On the other hand, we pay historians to name things properly and put them in the right buckets and so forth, so I think a case can be made that Mr. Newhall has fallen down on the job when he's moving things around in 1981.

Some time in the first half of the twentieth century the word Pictorial came to mean "photographs I don't like", more or less. My guess is that the naming change in the 5th edition was, somehow, a reflection of this, but it's very late. Certainly the later of the two chapters (Photography as an Art in edition 4, and Pictorial Photography in the fifth) is largely concerned with the era of fuzzy gum-bichromate pictures, the body of work we now call Pictorialism. The 5th edition comes along quite late to be driving, or even closely following, this usage. So, I am not sure what's up.

Newhall never seems to use the word Pictorial or Pictorialist in the pejorative "those buggers making fuzzy gum prints" way, in either edition. Still, the word "Pictorial" is fraught, and I think it was fraught in 1980, so Newhall was up to something here.

Remark The Second

P.H. Emerson. Both Newhalls (Beaumont's wife, Nancy, wrote a remarkably thin biography of Emerson, which appears to be about half apologies for not being able to find anything out about great swathes of time, and inventing fantasies for what might have happened during them) seem to want Emerson to be very influential.

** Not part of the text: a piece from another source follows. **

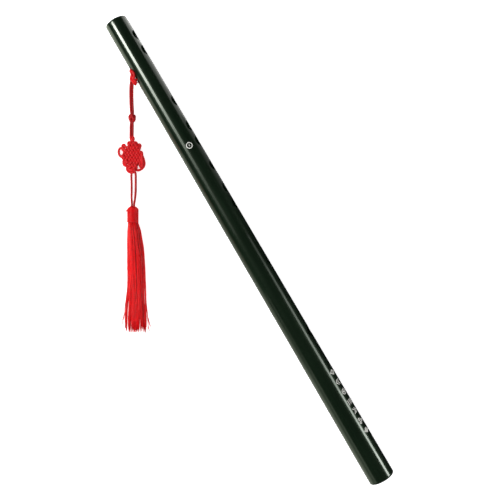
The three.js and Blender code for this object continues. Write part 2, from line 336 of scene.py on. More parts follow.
for strand in hangingLoop["strands"]:
    route = [onTube(*p) for p in hangingLoop[strand]]
    layTube(bm, throughPoints(route, hangingLoop["step"], rounding=3), hangingLoop["cord"] / 2, 12)
hangingLoopPiece = finishPiece("hangingLoop", bm, cordFinish, "flute", "red_cord", "hanging_loop")

# the hitch's shade of 0.62 draws the same cord lighter here: painted light
hitch = {"cord": 1.9, "shade": 0.62, "points": 16, "dip": 0.15,
         # each turn: place along, to the side, height, slant, half length, half height
         "turns": ((-2.6, -0.9, 10.9, -14, 2.0, 1.8), (-2.0, 0.55, 11.2, 6, 1.7, 1.7),
                   (0.2, 1.6, 10.8, 42, 2.2, 1.8), (1.1, 0.5, 10.6, 42, 2.4, 1.8))}
bm = bmesh.new()
for along, side, height, slant, halfLength, halfHeight in hitch["turns"]:
    ring, slant = [], math.radians(slant)
    for i in range(hitch["points"]):
        a = i / hitch["points"] * 2 * math.pi
        far = math.cos(a) * halfLength
        ring.append(hang(along + far * math.cos(slant), side + far * math.sin(slant),
                         height + math.sin(a) * halfHeight + hitch["dip"] * math.cos(2 * a)))
    layTube(bm, throughPoints(ring, closed=True), hitch["cord"] / 2, 12, closed=True, shade=hitch["shade"])
hitchKnot = finishPiece("hitchKnot", bm, cordFinish, "hitch", "red_cord", "hitch_knot")

# one cord woven three times round a ball, with four bights
# the button's shade of 0.3 draws the same cord darker here: painted shade
button = {"at": (28.2, -1.6, 3.05), "wide": 2.2, "high": 1.75, "long": 3.0, "turns": 3, "bights": 4, "tilt": 58,
          "weave": 0.34, "cord": 1.7, "points": 96, "step": 0.35, "shade": 0.3}
bm = bmesh.new()
path = []
for i in range(button["points"]):
    a = i / button["points"] * 2 * math.pi
    lon, lat = button["turns"] * a, math.radians(button["tilt"]) * math.cos(button["bights"] * a)
    bulge = 1 + button["weave"] / 2.0 * math.sin(2 * button["bights"] * a)
    out = button["wide"] * math.cos(lat) * bulge
    path.append(hang(button["at"][0] + button["long"] * math.sin(lat), button["at"][1] + out * math.cos(lon),
                     button["at"][2] + out * math.sin(lon) * button["high"] / button["wide"]))
layTube(bm, throughPoints(path, button["step"], closed=True), button["cord"] / 2, 10, closed=True,
        shade=button["shade"])
buttonKnot = finishPiece("buttonKnot", bm, cordFinish, "hanger", "red_cord", "button_knot")
print("hitch and button knot tied")

# the mystic knot: two cords of seven lines each, woven over and under on the front and plain on the back
# the front cords' shade of 0.54 draws them a little lighter than the back cords: painted light
mystic = {"top": (44.0, -1.2), "half": (13.7, 8.9), "lines": 7, "frontHeight": 3.45, "backHeight": 1.4,
          "over": 0.72, "unevenness": 0.3, "turnOut": 1.15, "turnHeight": 2.9, "turnInset": 0.03,
          "cord": 2.02, "step": 0.45, "shade": 0.54, "backCord": 1.76, "backStep": 0.5}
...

He just doesn't seem to have been. Yes, he wrote a great deal, and got in to spectacular fights. He was, briefly, well known and either respected or feared, possibly both. But he doesn't seem to have actually influenced anybody.

I love Emerson. He was just my kind of grouch. But he was also a nutter, and photographers generally seem to have simply ignored him in the long run. One can argue that he was the first to seriously espouse a philosophy that was to become Straight Photography 20 or 30 years later, when the time was right, but it seems certain that the Straight Photography people came up with it on their own.

It's not at all clear that Emerson deserves as much as a line in a definitive history of photography, and he almost certainly doesn't deserve the kind of coverage Newhall gives him.

Remark The Third

In the 4th edition we find this remark attributed to Stieglitz: "The result is the only fair basis for judgement. It is justifiable to use any means upon a negative or paper to attain the desired end."

I cannot find this remark quoted in the somewhat larger 5th edition.

This fits rather neatly with Newhall's bullshit narrative of Stieglitz single-handedly lifting Photography out of the mire of gum-bichromate fuzz. The brutal truth is that Stieglitz seems never to have told anyone how they ought to work. He simply didn't care what methods people used. He never did. Stieglitz himself usually shot straight, his primary change in methods over time was simply to shoot on clear days rather than foggy and rainy ones. Of course there were other vast changes in his life, Stieglitz was always in flux, but his approach to the physical acts involved in making photographs was largely similar across his career.

Stieglitz' main philosophical positions seem to have been:
  • Pictorial Photography is the thing.
  • No it's not, photographs that look like photographs are the thing.
  • Aww hell, whatever works, Georgia's tits are awesome (which they were).


(the last in unfair, actually, what he was actually doing was: we should make distinctively American Art and stop aping the Euros, and who cares if it looks like a painting or a photograph.)

1 comment:

  1. Nancy wrote one too, or is that one or two? Anyway if memory serves me well she charts the paths of several photographers as they struggle to come to terms with photography. What it is for them. In one of the essays she comments how many of the practitioners grew and formed through pictorial photography. How often it was a necessary phase in they're quest. The grappling.
    Transmitted to a modern context, we are seeing a massive historical change in photography, as great hoards of people have entered into the pursuit with access to once unimaginable tools. The grappling begins again and maybe through it all we'll see a strong new development of Straight photography. Maybe Majeed is in one such phase? And if so he's learning his craft well.